BRIEF -> Go through the listing and write out all of it exactly.
===== DATA TO PROCESS =====
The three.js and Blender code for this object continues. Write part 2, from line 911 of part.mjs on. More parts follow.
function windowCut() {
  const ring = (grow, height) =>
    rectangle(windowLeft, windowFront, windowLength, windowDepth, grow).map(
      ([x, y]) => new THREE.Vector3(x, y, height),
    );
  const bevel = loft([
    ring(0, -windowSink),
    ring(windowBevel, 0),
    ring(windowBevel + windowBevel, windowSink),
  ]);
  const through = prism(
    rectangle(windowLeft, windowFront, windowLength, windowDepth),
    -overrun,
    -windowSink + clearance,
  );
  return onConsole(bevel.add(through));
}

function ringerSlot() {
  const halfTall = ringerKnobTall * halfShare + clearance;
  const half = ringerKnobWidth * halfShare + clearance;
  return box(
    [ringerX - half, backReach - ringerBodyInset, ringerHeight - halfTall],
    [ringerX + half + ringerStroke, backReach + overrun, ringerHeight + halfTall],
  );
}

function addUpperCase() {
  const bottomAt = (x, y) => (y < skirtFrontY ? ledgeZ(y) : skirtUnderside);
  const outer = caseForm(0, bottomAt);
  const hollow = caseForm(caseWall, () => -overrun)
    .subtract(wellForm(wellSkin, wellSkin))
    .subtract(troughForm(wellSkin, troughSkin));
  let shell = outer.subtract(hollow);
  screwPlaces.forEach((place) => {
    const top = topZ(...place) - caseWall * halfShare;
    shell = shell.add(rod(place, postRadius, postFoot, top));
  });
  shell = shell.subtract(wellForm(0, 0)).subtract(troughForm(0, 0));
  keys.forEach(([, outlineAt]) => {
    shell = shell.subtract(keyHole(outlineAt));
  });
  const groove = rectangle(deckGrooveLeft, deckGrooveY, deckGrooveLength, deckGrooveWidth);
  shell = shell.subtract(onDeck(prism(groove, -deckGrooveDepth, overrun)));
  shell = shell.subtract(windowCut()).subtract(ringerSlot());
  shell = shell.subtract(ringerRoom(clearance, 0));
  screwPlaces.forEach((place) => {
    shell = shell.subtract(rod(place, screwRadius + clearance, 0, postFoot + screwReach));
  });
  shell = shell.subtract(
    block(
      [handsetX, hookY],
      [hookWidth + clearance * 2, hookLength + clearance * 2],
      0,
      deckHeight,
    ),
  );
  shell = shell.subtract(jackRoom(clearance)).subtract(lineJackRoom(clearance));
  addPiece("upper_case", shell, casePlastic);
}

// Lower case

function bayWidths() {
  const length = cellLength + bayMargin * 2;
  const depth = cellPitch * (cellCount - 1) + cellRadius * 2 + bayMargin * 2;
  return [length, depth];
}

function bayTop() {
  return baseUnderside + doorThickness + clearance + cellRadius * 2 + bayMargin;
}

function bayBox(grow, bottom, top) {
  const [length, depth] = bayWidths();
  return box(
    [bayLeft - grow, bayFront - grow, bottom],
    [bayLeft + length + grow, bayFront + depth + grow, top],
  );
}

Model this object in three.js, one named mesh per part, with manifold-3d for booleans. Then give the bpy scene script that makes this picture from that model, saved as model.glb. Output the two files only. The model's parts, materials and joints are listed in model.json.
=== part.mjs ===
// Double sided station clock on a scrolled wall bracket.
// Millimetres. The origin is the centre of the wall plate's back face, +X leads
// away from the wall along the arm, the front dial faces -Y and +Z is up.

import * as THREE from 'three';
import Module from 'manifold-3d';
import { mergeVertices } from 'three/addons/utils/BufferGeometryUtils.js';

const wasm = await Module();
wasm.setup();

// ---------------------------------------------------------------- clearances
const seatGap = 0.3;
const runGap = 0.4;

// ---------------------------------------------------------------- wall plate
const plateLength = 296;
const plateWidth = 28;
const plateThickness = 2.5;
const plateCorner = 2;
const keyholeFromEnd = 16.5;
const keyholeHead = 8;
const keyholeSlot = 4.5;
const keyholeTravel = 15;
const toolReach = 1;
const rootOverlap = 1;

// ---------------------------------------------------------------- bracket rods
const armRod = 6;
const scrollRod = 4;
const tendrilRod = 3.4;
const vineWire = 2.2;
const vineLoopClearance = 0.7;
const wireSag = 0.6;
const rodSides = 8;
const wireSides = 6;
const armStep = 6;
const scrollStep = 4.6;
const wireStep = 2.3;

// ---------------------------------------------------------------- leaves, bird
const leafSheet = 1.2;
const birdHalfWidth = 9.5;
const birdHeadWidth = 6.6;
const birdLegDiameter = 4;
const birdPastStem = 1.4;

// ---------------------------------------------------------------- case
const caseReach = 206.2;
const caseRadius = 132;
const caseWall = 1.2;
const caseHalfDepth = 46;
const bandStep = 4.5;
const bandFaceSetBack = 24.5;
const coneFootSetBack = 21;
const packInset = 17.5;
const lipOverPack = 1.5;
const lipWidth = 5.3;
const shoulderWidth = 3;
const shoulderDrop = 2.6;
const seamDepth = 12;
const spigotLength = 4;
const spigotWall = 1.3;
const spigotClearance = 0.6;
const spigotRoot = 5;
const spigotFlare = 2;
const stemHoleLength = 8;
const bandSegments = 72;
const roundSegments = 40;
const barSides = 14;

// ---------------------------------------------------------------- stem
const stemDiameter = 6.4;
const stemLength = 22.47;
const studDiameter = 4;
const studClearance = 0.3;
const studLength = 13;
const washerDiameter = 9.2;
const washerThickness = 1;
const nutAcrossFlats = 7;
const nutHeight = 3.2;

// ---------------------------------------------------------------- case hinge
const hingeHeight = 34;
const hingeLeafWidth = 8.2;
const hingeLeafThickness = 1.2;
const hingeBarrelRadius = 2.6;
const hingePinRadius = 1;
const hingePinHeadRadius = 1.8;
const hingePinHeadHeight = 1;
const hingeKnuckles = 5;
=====
SOLUTION TO THIS TASK ->
The three.js and Blender code for this object continues. Write part 2, from line 911 of part.mjs on. More parts follow.
function windowCut() {
  const ring = (grow, height) =>
    rectangle(windowLeft, windowFront, windowLength, windowDepth, grow).map(
      ([x, y]) => new THREE.Vector3(x, y, height),
    );
  const bevel = loft([
    ring(0, -windowSink),
    ring(windowBevel, 0),
    ring(windowBevel + windowBevel, windowSink),
  ]);
  const through = prism(
    rectangle(windowLeft, windowFront, windowLength, windowDepth),
    -overrun,
    -windowSink + clearance,
  );
  return onConsole(bevel.add(through));
}

function ringerSlot() {
  const halfTall = ringerKnobTall * halfShare + clearance;
  const half = ringerKnobWidth * halfShare + clearance;
  return box(
    [ringerX - half, backReach - ringerBodyInset, ringerHeight - halfTall],
    [ringerX + half + ringerStroke, backReach + overrun, ringerHeight + halfTall],
  );
}

function addUpperCase() {
  const bottomAt = (x, y) => (y < skirtFrontY ? ledgeZ(y) : skirtUnderside);
  const outer = caseForm(0, bottomAt);
  const hollow = caseForm(caseWall, () => -overrun)
    .subtract(wellForm(wellSkin, wellSkin))
    .subtract(troughForm(wellSkin, troughSkin));
  let shell = outer.subtract(hollow);
  screwPlaces.forEach((place) => {
    const top = topZ(...place) - caseWall * halfShare;
    shell = shell.add(rod(place, postRadius, postFoot, top));
  });
  shell = shell.subtract(wellForm(0, 0)).subtract(troughForm(0, 0));
  keys.forEach(([, outlineAt]) => {
    shell = shell.subtract(keyHole(outlineAt));
  });
  const groove = rectangle(deckGrooveLeft, deckGrooveY, deckGrooveLength, deckGrooveWidth);
  shell = shell.subtract(onDeck(prism(groove, -deckGrooveDepth, overrun)));
  shell = shell.subtract(windowCut()).subtract(ringerSlot());
  shell = shell.subtract(ringerRoom(clearance, 0));
  screwPlaces.forEach((place) => {
    shell = shell.subtract(rod(place, screwRadius + clearance, 0, postFoot + screwReach));
  });
  shell = shell.subtract(
    block(
      [handsetX, hookY],
      [hookWidth + clearance * 2, hookLength + clearance * 2],
      0,
      deckHeight,
    ),
  );
  shell = shell.subtract(jackRoom(clearance)).subtract(lineJackRoom(clearance));
  addPiece("upper_case", shell, casePlastic);
}

// Lower case

function bayWidths() {
  const length = cellLength + bayMargin * 2;
  const depth = cellPitch * (cellCount - 1) + cellRadius * 2 + bayMargin * 2;
  return [length, depth];
}

function bayTop() {
  return baseUnderside + doorThickness + clearance + cellRadius * 2 + bayMargin;
}

function bayBox(grow, bottom, top) {
  const [length, depth] = bayWidths();
  return box(
    [bayLeft - grow, bayFront - grow, bottom],
    [bayLeft + length + grow, bayFront + depth + grow, top],
  );
}

Model this object in three.js, one named mesh per part, with manifold-3d for booleans. Then give the bpy scene script that makes this picture from that model, saved as model.glb. Output the two files only. The model's parts, materials and joints are listed in model.json.
=== part.mjs ===
// Double sided station clock on a scrolled wall bracket.
// Millimetres. The origin is the centre of the wall plate's back face, +X leads
// away from the wall along the arm, the front dial faces -Y and +Z is up.

import * as THREE from 'three';
import Module from 'manifold-3d';
import { mergeVertices } from 'three/addons/utils/BufferGeometryUtils.js';

const wasm = await Module();
wasm.setup();

// ---------------------------------------------------------------- clearances
const seatGap = 0.3;
const runGap = 0.4;

// ---------------------------------------------------------------- wall plate
const plateLength = 296;
const plateWidth = 28;
const plateThickness = 2.5;
const plateCorner = 2;
const keyholeFromEnd = 16.5;
const keyholeHead = 8;
const keyholeSlot = 4.5;
const keyholeTravel = 15;
const toolReach = 1;
const rootOverlap = 1;

// ---------------------------------------------------------------- bracket rods
const armRod = 6;
const scrollRod = 4;
const tendrilRod = 3.4;
const vineWire = 2.2;
const vineLoopClearance = 0.7;
const wireSag = 0.6;
const rodSides = 8;
const wireSides = 6;
const armStep = 6;
const scrollStep = 4.6;
const wireStep = 2.3;

// ---------------------------------------------------------------- leaves, bird
const leafSheet = 1.2;
const birdHalfWidth = 9.5;
const birdHeadWidth = 6.6;
const birdLegDiameter = 4;
const birdPastStem = 1.4;

// ---------------------------------------------------------------- case
const caseReach = 206.2;
const caseRadius = 132;
const caseWall = 1.2;
const caseHalfDepth = 46;
const bandStep = 4.5;
const bandFaceSetBack = 24.5;
const coneFootSetBack = 21;
const packInset = 17.5;
const lipOverPack = 1.5;
const lipWidth = 5.3;
const shoulderWidth = 3;
const shoulderDrop = 2.6;
const seamDepth = 12;
const spigotLength = 4;
const spigotWall = 1.3;
const spigotClearance = 0.6;
const spigotRoot = 5;
const spigotFlare = 2;
const stemHoleLength = 8;
const bandSegments = 72;
const roundSegments = 40;
const barSides = 14;

// ---------------------------------------------------------------- stem
const stemDiameter = 6.4;
const stemLength = 22.47;
const studDiameter = 4;
const studClearance = 0.3;
const studLength = 13;
const washerDiameter = 9.2;
const washerThickness = 1;
const nutAcrossFlats = 7;
const nutHeight = 3.2;

// ---------------------------------------------------------------- case hinge
const hingeHeight = 34;
const hingeLeafWidth = 8.2;
const hingeLeafThickness = 1.2;
const hingeBarrelRadius = 2.6;
const hingePinRadius = 1;
const hingePinHeadRadius = 1.8;
const hingePinHeadHeight = 1;
const hingeKnuckles = 5;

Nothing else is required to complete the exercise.